**Required task:**
Only the lines from the one containing "obj.parent = empty" through the one containing "return a + (b - a) * t" are wanted. Give them again exactly, both ends included.

**Source excerpt:**
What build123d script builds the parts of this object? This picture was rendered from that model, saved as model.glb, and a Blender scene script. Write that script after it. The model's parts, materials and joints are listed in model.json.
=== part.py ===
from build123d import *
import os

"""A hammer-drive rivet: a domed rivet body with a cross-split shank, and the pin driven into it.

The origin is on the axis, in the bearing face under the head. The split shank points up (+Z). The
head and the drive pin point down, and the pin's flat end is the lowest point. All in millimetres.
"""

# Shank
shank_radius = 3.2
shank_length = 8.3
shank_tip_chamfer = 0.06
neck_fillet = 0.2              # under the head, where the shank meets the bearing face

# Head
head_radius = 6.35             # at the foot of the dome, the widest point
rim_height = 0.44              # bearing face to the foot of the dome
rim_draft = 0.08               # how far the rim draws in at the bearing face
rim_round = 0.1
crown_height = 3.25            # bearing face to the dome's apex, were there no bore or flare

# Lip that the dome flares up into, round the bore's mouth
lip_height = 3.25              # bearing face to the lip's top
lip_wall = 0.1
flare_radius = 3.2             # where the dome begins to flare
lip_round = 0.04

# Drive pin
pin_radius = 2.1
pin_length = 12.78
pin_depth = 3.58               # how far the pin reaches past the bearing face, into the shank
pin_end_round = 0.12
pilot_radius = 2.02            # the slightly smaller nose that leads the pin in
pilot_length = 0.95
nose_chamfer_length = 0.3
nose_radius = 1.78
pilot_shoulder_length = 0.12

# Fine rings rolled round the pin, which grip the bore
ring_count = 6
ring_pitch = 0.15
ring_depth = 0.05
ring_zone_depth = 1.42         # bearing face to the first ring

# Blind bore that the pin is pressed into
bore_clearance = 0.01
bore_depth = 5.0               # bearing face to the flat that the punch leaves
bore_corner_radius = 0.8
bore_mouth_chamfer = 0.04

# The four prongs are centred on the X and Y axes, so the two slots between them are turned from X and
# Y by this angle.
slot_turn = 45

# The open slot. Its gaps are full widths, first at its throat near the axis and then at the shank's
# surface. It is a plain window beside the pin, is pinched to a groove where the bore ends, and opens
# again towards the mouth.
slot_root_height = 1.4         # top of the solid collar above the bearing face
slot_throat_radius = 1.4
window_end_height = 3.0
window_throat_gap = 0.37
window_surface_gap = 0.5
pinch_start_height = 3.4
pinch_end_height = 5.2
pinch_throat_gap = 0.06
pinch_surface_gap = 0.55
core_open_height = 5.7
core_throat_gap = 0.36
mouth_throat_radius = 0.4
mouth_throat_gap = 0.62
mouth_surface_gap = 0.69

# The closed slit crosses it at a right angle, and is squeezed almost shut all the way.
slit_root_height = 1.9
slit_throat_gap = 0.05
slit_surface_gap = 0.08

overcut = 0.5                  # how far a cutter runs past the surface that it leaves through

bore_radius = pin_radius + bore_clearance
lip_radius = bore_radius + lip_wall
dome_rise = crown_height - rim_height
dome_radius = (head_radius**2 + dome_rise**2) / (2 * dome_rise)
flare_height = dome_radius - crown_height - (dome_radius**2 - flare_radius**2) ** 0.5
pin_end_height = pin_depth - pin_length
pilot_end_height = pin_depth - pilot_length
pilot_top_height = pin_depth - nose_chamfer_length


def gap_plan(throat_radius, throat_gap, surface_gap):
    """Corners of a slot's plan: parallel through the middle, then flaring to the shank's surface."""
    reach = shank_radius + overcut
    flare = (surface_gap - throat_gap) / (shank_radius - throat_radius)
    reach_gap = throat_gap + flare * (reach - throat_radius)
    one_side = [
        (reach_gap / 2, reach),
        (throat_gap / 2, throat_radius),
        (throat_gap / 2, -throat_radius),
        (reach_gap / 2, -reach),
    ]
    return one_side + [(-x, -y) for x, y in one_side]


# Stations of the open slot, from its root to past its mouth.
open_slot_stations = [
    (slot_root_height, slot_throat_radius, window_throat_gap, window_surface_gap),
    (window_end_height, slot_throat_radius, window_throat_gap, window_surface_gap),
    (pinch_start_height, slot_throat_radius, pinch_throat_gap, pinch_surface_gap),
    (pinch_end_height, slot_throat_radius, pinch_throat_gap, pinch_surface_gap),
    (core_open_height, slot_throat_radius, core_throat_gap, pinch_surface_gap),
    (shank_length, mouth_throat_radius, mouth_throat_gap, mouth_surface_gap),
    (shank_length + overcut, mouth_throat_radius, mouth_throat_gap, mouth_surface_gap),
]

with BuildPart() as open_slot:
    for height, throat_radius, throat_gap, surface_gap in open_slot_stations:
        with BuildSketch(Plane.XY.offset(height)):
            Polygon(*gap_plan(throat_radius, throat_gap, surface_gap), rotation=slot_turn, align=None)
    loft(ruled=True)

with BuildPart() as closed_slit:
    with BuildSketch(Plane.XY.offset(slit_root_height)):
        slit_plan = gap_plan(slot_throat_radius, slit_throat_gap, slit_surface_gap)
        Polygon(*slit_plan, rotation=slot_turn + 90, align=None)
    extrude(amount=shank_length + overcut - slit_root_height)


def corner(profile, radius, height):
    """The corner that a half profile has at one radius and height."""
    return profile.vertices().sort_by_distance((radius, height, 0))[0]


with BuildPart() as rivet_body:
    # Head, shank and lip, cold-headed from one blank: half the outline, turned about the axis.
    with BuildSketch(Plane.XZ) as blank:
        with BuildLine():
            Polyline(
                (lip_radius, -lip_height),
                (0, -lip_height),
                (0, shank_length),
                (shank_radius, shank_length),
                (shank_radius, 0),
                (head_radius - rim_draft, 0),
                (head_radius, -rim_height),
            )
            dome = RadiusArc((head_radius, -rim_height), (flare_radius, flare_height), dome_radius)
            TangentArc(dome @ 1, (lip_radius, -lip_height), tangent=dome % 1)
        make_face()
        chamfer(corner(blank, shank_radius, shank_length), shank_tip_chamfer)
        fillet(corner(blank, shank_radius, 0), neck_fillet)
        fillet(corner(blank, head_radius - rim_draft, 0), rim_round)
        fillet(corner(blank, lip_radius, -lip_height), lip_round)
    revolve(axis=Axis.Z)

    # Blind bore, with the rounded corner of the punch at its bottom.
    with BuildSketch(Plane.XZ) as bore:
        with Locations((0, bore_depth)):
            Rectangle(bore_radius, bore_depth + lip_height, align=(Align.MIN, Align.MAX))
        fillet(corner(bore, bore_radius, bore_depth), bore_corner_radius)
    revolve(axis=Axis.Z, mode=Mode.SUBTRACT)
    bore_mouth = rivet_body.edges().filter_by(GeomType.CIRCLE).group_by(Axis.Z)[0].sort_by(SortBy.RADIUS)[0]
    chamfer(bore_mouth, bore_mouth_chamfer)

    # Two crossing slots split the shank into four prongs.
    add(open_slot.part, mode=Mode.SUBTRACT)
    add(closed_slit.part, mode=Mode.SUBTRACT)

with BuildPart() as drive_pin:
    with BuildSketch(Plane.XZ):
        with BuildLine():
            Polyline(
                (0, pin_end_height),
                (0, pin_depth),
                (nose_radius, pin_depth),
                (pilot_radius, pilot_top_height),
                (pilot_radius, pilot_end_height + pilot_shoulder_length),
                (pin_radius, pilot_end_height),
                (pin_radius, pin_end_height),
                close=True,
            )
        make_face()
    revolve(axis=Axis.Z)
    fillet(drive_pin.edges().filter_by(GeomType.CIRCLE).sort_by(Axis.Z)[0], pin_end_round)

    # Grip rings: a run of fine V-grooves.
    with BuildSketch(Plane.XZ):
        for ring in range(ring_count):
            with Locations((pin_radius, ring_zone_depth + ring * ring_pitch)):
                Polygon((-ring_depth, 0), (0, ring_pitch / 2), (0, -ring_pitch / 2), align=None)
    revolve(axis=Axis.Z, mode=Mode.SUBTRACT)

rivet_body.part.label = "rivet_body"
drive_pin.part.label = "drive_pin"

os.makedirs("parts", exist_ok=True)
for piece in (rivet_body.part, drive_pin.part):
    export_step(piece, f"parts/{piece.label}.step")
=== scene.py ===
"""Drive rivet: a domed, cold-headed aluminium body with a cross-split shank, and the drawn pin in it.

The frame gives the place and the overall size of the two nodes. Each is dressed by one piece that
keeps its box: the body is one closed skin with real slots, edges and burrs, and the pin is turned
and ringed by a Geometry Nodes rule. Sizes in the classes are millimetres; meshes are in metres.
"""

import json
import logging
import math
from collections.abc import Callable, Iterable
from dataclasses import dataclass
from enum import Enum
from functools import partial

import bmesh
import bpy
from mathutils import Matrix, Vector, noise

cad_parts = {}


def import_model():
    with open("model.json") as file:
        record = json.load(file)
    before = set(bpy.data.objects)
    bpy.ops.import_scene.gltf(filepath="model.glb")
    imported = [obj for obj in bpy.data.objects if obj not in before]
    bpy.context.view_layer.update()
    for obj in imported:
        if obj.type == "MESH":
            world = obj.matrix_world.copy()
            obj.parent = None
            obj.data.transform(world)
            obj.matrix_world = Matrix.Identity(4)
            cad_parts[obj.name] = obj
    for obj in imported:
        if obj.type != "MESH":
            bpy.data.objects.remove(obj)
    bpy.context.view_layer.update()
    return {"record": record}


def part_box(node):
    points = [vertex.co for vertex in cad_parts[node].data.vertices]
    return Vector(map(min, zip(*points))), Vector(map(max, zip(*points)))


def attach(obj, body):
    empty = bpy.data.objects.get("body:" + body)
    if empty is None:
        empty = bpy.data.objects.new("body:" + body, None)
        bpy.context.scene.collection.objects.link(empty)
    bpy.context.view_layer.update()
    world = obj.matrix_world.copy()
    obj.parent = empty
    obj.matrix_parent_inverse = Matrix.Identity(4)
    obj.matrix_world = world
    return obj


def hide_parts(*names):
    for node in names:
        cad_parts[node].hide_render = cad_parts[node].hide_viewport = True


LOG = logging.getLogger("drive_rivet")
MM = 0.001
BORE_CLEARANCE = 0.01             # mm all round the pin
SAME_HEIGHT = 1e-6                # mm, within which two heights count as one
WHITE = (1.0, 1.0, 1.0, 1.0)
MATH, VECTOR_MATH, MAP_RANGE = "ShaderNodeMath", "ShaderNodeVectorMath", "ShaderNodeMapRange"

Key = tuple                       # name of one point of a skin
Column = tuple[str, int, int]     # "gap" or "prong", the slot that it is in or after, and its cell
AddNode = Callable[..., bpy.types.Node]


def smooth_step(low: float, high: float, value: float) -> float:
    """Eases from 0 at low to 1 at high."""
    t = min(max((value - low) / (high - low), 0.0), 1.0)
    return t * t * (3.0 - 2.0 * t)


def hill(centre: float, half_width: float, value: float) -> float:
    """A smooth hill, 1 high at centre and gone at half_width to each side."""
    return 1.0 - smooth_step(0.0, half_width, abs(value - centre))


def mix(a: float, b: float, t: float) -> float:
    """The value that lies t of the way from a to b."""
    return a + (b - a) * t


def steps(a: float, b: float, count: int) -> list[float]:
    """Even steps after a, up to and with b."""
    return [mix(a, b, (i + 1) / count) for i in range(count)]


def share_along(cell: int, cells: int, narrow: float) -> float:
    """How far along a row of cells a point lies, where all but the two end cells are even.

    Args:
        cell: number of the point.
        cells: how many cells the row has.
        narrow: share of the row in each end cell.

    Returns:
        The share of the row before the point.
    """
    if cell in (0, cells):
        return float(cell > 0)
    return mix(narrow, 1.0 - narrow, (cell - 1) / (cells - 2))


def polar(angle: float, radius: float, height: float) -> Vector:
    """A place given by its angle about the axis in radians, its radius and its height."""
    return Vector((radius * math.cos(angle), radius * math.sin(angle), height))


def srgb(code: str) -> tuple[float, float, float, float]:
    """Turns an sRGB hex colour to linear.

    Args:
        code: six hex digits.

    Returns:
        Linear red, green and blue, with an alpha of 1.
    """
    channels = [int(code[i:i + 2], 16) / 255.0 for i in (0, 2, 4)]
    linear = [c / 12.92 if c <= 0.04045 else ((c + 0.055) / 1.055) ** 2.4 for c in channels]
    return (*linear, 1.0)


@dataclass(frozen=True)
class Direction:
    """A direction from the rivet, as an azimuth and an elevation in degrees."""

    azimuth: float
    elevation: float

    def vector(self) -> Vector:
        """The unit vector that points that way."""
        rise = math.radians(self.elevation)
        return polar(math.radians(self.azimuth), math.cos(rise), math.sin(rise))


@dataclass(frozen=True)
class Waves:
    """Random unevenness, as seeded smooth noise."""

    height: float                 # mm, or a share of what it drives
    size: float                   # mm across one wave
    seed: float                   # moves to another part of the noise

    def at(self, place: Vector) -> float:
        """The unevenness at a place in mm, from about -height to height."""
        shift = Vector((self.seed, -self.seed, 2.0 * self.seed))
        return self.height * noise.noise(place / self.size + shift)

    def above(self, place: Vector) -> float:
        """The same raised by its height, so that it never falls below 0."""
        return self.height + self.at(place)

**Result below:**
    obj.parent = empty
    obj.matrix_parent_inverse = Matrix.Identity(4)
    obj.matrix_world = world
    return obj


def hide_parts(*names):
    for node in names:
        cad_parts[node].hide_render = cad_parts[node].hide_viewport = True


LOG = logging.getLogger("drive_rivet")
MM = 0.001
BORE_CLEARANCE = 0.01             # mm all round the pin
SAME_HEIGHT = 1e-6                # mm, within which two heights count as one
WHITE = (1.0, 1.0, 1.0, 1.0)
MATH, VECTOR_MATH, MAP_RANGE = "ShaderNodeMath", "ShaderNodeVectorMath", "ShaderNodeMapRange"

Key = tuple                       # name of one point of a skin
Column = tuple[str, int, int]     # "gap" or "prong", the slot that it is in or after, and its cell
AddNode = Callable[..., bpy.types.Node]


def smooth_step(low: float, high: float, value: float) -> float:
    """Eases from 0 at low to 1 at high."""
    t = min(max((value - low) / (high - low), 0.0), 1.0)
    return t * t * (3.0 - 2.0 * t)


def hill(centre: float, half_width: float, value: float) -> float:
    """A smooth hill, 1 high at centre and gone at half_width to each side."""
    return 1.0 - smooth_step(0.0, half_width, abs(value - centre))


def mix(a: float, b: float, t: float) -> float:
    """The value that lies t of the way from a to b."""
    return a + (b - a) * t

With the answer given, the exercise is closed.